The pace blend projects around 98.7 possessions, which favors Brooklyn’s slower tempo and keeps this game from turning into a track meet. Detroit’s offensive rating advantage is real, but the mismatch isn’t as dramatic as the spread suggests—Brooklyn’s 109.9 offensive rating against Detroit’s 108.9 defensive rating creates just a 1.0-point edge per 100 possessions when the Nets have the ball.

The shooting quality gap is minimal—Detroit holds a 1.2-percentage-point edge in effective field goal percentage, which translates to maybe one or two extra makes over the course of the game. The turnover rates are nearly identical, so there’s no major advantage in transition opportunities. The one area where Detroit has a real edge is offensive rebounding—they hold a 5.7-percentage-point advantage, which could generate a handful of second-chance points.

But here’s the kicker: Brooklyn just played this game on Saturday and lost by two.
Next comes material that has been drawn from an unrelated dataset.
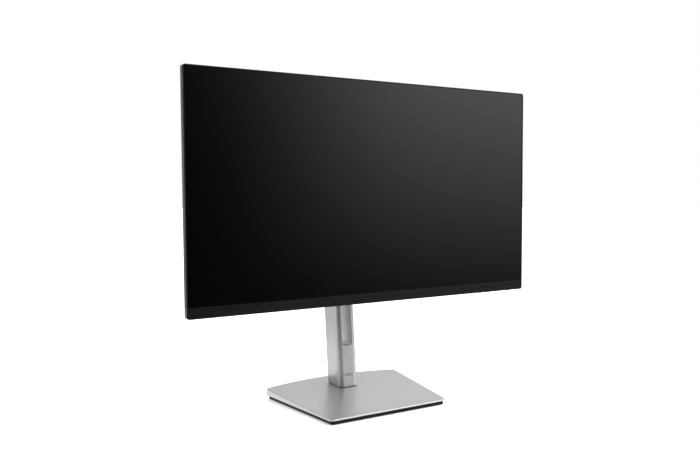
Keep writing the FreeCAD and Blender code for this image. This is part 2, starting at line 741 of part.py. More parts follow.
def column_back():
    """The snap-on back of the column."""
    outer = column_prism(0.0, (-6.0, COLUMN_TOP))
    back = outer.common(box((-40, 40), (COLUMN_SPLIT, 40), (-10, 400)))
    shell = lean(cut(back, cavities() + [cable_slot()]))
    return shell.cut(half_space(FOOT_Z, True))


def column_cap():
    cap = column_prism(0.0, (COLUMN_TOP, COLUMN_TOP + 5.0))
    rim = [e for e in cap.Edges if e.CenterOfMass.z > COLUMN_TOP + 4.99]
    return lean(cap.makeFillet(1.8, rim))


# ---------------------------------------------------------------- swivel and base
BASE_SCREWS = [(-80, -140), (80, -140), (-95, -50), (95, -50), (-100, 30), (100, 30)]


def swivel_spindle():
    """The turned spindle under the column, with the shoulder it rests on."""
    journal = cyl(0, 0, BASE_UNDER_Z - 1.7, (0, 0, 1), SPINDLE_R, 5.4)
    shoulder = cyl(0, 0, BASE_UNDER_Z + 3.6, (0, 0, 1), 19.0, 1.8)
    neck = cyl(0, 0, BASE_UNDER_Z + 5.3, (0, 0, 1), 12.4, 10.0)
    body = fuse([journal, shoulder, neck]).cut(half_space(FOOT_Z, False))
    return cut(body, [cyl(x, y, 0, (0, 0, 1), 2.5, 28.0) for x, y in SCREW_CIRCLE])


def swivel_retainer():
    disc = cyl(0, 0, BASE_UNDER_Z - 3.2, (0, 0, 1), 20.0, 1.5)
    return cut(disc, [cyl(x, y, 0, (0, 0, 1), 2.5, 28.0) for x, y in SCREW_CIRCLE])


def column_screws():
    screws = []
    for x, y in SCREW_CIRCLE:
        head = cyl(x, y, BASE_UNDER_Z - 4.8, (0, 0, 1), 4.0, 1.6)
        screws.append(fuse([head, cyl(x, y, BASE_UNDER_Z - 3.3, (0, 0, 1), 2.45, 22.0)]))
    return group(screws)


def bearing_plate():
    return ring(0, 0, BASE_UNDER_Z, (0, 0, 1), SPINDLE_R + 0.05, 34.0, 3.0)


def swivel_washers():
    upper = ring(0, 0, BASE_UNDER_Z + 3.0, (0, 0, 1), SPINDLE_R + 0.08, 19.0, 0.6)
    lower = ring(0, 0, BASE_UNDER_Z - 1.7, (0, 0, 1), SPINDLE_R + 0.08, 20.0, 1.7)
    return group([upper, lower])


def base_cover():
    """The silver cover, its top falling gently to the front."""
    solid = base_outline(0.0).extrude(Vec(0, 0, 40))
    solid = solid.common(half_space(BASE_Z_MID, True))
    solid = solid.common(box((-300, 300), (-300, 300), (BASE_UNDER_Z, 40)))
    top = [e for e in solid.Edges if e.BoundBox.ZMin > BASE_UNDER_Z + 1.0 and e.Length > 5.0]
    solid = solid.makeFillet(1.6, top)
    cavity = base_outline(BASE_RIM).extrude(Vec(0, 0, 40))
    cavity = cavity.common(half_space(BASE_Z_MID - BASE_SKIN, True))
    bosses = [cyl(x, y, 0, (0, 0, 1), 4.5, 40.0) for x, y in BASE_SCREWS]
    cover = solid.cut(cut(cavity, bosses))
    tools = [cyl(x, y, 0, (0, 0, 1), 2.0, 9.6) for x, y in BASE_SCREWS]
    return cut(cover, tools + [cyl(0, 0, 0, (0, 0, 1), 13.2, 40.0)])


def base_plate():
    """The heavy black plate under the cover."""
    plate = base_outline(PLATE_INSET).extrude(Vec(0, 0, BASE_UNDER_Z - FOOT_H))
    plate.translate(Vec(0, 0, FOOT_H))
    tools = [cyl(0, 0, 0, (0, 0, 1), 22.0, 10.0)]
    for x, y in BASE_SCREWS:
        tools.append(cyl(x, y, 0, (0, 0, 1), 2.1, 10.0))
        tools.append(cyl(x, y, 0, (0, 0, 1), 3.9, 4.0))
    return cut(plate, tools)


def base_screws():
    screws = []
    for x, y in BASE_SCREWS:
        head = cyl(x, y, 2.3, (0, 0, 1), 3.6, 1.7)
        screws.append(fuse([head, cyl(x, y, 3.9, (0, 0, 1), 1.95, 5.4)]))
    return group(screws)


FEET = [(-84, -148), (84, -148), (-108, 20), (108, 20), (0, 40)]


def base_feet():
    return group([cyl(x, y, 0, (0, 0, 1), 8.0, FOOT_H) for x, y in FEET])


# ---------------------------------------------------------------- export
def all_parts():
    parts = {
        "front_frame": front_frame(),
        "chin_bezel": chin_bezel(),
        "lcd_cell": lcd_cell(),
        "mould_frame": mould_frame(),
        "optical_films": optical_films(),
        "light_guide": light_guide(),
        "led_strip": led_strip(),
        "panel_tray": panel_tray(),
        "driver_board": driver_board(),
        "driver_flexes": driver_flexes(),
        "chassis_plate": chassis_plate(),
        "main_board": main_board(),
        "power_board": power_board(),
        "board_screws": board_screws(),
        "ac_inlet": ac_inlet(),
        "vesa_posts": vesa_posts(),
        "stand_bracket": stand_bracket(),
        "rear_cover": rear_cover(),
        "power_led_lens": power_led_lens(),
        "key_board": key_board(),
        "power_button": key(POWER_X),
        "release_button": release_button(),
        "release_latch": release_latch(),
        "latch_guide": latch_guide(),
        "latch_spring": latch_spring(),
        "stand_plate": stand_plate(),
        "pivot_shaft": pivot_shaft(),
        "pivot_washers": pivot_washers(),
        "pivot_nut": pivot_nut(),
        "tilt_yoke": tilt_yoke(),
        "hinge_cover": hinge_cover(),
        "tilt_shaft": tilt_shaft(),
        "tilt_nuts": tilt_nuts(),
        "tilt_springs": tilt_springs(),
        "lift_carriage": lift_carriage(),
        "carriage_pads": carriage_pads(),
        "spring_spool": spring_spool(),
        "spring_strip": spring_strip(),
        "lift_rail": lift_rail(),
        "column_shell": column_shell(),
        "column_back": column_back(),
        "column_cap": column_cap(),
        "swivel_spindle": swivel_spindle(),
        "swivel_retainer": swivel_retainer(),
        "column_screws": column_screws(),
        "bearing_plate": bearing_plate(),
        "swivel_washers": swivel_washers(),
        "base_cover": base_cover(),
        "base_plate": base_plate(),
        "base_screws": base_screws(),
        "base_feet": base_feet(),
    }
    for name in SOCKETS:
        parts[name] = socket_group(name)
    for i, x in enumerate(KEY_XS):
        parts["menu_key_%d" % (i + 1)] = key(x)
    return parts


os.makedirs("parts", exist_ok=True)
for node, shape in all_parts().items():
    shape.translate(Vec(0, SWIVEL_Y, 0))
    shape.exportStep("parts/%s.step" % node)
    bounds = shape.BoundBox
    print("%-20s solids %2d valid %s  x %.1f %.1f  y %.1f %.1f  z %.1f %.1f" % (
        node, len(shape.Solids), shape.isValid(), bounds.XMin, bounds.XMax,
        bounds.YMin, bounds.YMax, bounds.ZMin, bounds.ZMax))
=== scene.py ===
import logging
import math
from dataclasses import dataclass, field
from enum import Enum
from typing import Any, Optional, Union

import bmesh
import bpy
from mathutils import Matrix, Vector


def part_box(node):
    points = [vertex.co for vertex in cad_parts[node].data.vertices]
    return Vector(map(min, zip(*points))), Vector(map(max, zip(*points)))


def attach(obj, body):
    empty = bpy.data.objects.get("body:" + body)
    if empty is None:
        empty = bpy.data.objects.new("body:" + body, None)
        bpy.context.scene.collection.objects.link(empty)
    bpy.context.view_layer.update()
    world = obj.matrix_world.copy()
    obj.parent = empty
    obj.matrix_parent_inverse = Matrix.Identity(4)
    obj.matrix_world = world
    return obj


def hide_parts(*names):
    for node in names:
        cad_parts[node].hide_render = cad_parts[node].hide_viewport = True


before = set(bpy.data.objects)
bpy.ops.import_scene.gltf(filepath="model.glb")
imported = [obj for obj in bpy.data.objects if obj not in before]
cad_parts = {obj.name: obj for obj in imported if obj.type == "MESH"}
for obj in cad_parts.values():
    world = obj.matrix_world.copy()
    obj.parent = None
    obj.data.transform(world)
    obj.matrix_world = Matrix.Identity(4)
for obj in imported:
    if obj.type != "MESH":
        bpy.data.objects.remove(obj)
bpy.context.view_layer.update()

MM = 0.001
LOG = logging.getLogger("monitor")

Triple = tuple[float, float, float]
Colour = tuple[float, float, float]
Span = tuple[float, float]

MERGE_DISTANCE = 0.002 * MM        # corners nearer than this are one corner
FLAT_ANGLE = math.radians(0.4)     # faces that turn less than this are one flat face
CREASE_ANGLE = math.radians(38.0)  # edges sharper than this are shaded sharp
NOISE_MIDDLE = 0.5                 # the value that noise varies round
SHARP_ANGLE = math.radians(32.0)   # edges sharper than this are rounded

# The Mix node's sockets that carry its factor and its colours.
MIX_FACTOR, MIX_FIRST, MIX_SECOND, MIX_RESULT = 0, 6, 7, 2


# ------------------------------------------------------------------ shader maths
class Operation(Enum):
    """The sums that Math nodes do here."""

    ADD = "ADD"
    SUBTRACT = "SUBTRACT"
    MULTIPLY = "MULTIPLY"
    ABSOLUTE = "ABSOLUTE"
    GREATER_THAN = "GREATER_THAN"


class Wave:
    """One output socket of a node, with arithmetic that adds Math nodes."""

    def __init__(self, recipe: "Recipe", socket: bpy.types.NodeSocket) -> None:
        """Keep the socket.

        Args:
            recipe: The recipe that the socket's node belongs to.
            socket: The output socket.
        """
        self.recipe = recipe
        self.socket = socket

    def _maths(self, operation: Operation, *values: Any) -> "Wave":
        """Add a Math node.

        Args:
            operation: The Math node's operation.
            values: Its inputs, as numbers or waves.

        Returns:
            The node's output.
        """
        sockets = dict(enumerate(values))
        return self.recipe.node("ShaderNodeMath", {"operation": operation.value}, sockets)

    def __add__(self, other: Any) -> "Wave":
        """self + other."""
        return self._maths(Operation.ADD, self, other)

    def __radd__(self, other: Any) -> "Wave":
        """other + self."""
        return self._maths(Operation.ADD, other, self)

    def __sub__(self, other: Any) -> "Wave":
        """self - other."""
        return self._maths(Operation.SUBTRACT, self, other)

    def __rsub__(self, other: Any) -> "Wave":
        """other - self."""
        return self._maths(Operation.SUBTRACT, other, self)

    def __mul__(self, other: Any) -> "Wave":
        """self * other."""
        return self._maths(Operation.MULTIPLY, self, other)

    def __rmul__(self, other: Any) -> "Wave":
        """other * self."""
        return self._maths(Operation.MULTIPLY, other, self)

    def __abs__(self) -> "Wave":
        """The size of self."""
        return self._maths(Operation.ABSOLUTE, self)

    def above(self, limit: float) -> "Wave":
        """1 where self is over limit, 0 elsewhere."""
        return self._maths(Operation.GREATER_THAN, self, limit)

    def spread(self, amount: float, middle: float = NOISE_MIDDLE) -> "Wave":
        """Noise turned into a variation round zero."""
        return (self - middle) * amount

    def ramp(self, low: float, high: float, out_low: float = 0.0,
             out_high: float = 1.0) -> "Wave":
        """Fade smoothly from one value to another.

        Args:
            low: Where the fade starts.
            high: Where it ends.
            out_low: The value before it.
            out_high: The value after it.

        Returns:
            The faded value.
        """
        settings = {"interpolation_type": "SMOOTHSTEP"}
        return self.recipe.node("ShaderNodeMapRange", settings, {
            "Value": self, "From Min": low, "From Max": high,
            "To Min": out_low, "To Max": out_high})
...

They know they can hang with Detroit’s starters, and they’ve got Porter back in the lineup to replace the production they got from Sharpe and Agbaji on Monday. The Pistons, meanwhile, are missing two rotation pieces and coming off an 11-point loss to Miami where they trailed by 25 at halftime. This is a team that’s pressing, not dominating.

The situational spot matters here. Detroit is on the road, dealing with a four-game losing streak, and facing a team that just beat them at home. Brooklyn has nothing to lose and everything to prove. That’s not the recipe for a 15-point blowout—it’s the recipe for a competitive game that stays within the number.

Bash’s Best Bet & The Play

I’m taking Brooklyn Nets +14.5 and treating this as a situational fade of the favorite. The projection lands around 5.6 points, which gives us nearly nine points of cushion against the spread. That’s significant value on a team that just proved it can compete with this opponent.

Detroit is talented, but they’re reeling right now. Four straight losses, two key rotation players out, and a back-to-back situation against a team that just embarrassed them at home. Brooklyn gets Porter back, plays at a slower pace that keeps the score manageable, and has the psychological edge after Saturday’s win. The market is overreacting to the season-long gap and undervaluing the recent head-to-head result.

The risk is that Detroit comes out angry and buries Brooklyn early, but I don’t see it. This Pistons team looks mentally fatigued, and the Nets have enough firepower to keep this within two possessions. Take the points and trust the situational spot.